Project launched to test mercury levels in fish in the Caribbean

Tuna. Image: Bart via Flickr
Fisheries

The Basel Convention Regional Centre for the Caribbean will son be starting to project to test the levels of mercury in fish in the region:

Trinidad and Tobago is one of several Caribbean countries that will soon be participating in a biomonitoring project to evaluate mercury levels in fish regularly consumed in the region.

Titled Fish Mercury Biomonitoring in the Caribbean Region, the project “seeks to determine the mercury concentration of commonly consumed fish species. The species to be sampled will be determined on a national basis,” said Jewel Batchasingh, acting director of the Basel Convention Regional Centre for Training and Technology Transfer for the Caribbean Region (BCRC-Caribbean).

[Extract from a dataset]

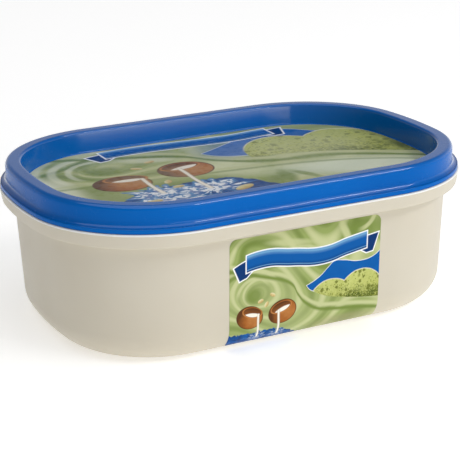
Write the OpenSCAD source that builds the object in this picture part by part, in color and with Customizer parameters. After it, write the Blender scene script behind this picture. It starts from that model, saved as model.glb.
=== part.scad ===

BCRC-Caribbean provides services for the implementation of important conventions, including the Minamata Convention on Mercury, to which countries in the region are signatories, with a view to helping these states fulfill their convention obligations.

The Fish Mercury Biomonitoring in the Caribbean Region project is scheduled to begin soon. Funded by the government of Switzerland, which is a party to the Minamata Convention, “the project will involve the collection of five to ten samples each of five to 12 commonly consumed fish species in each of the participating countries but to cover only 40 samples in total,” Batchasingh told SeafoodSource.

“The selection of fish species to be sampled as well as the locations for collection of samples will be informed by the governments of each of the countries in collaboration with the technical consultants to determine species of concern,” Batchasingh added.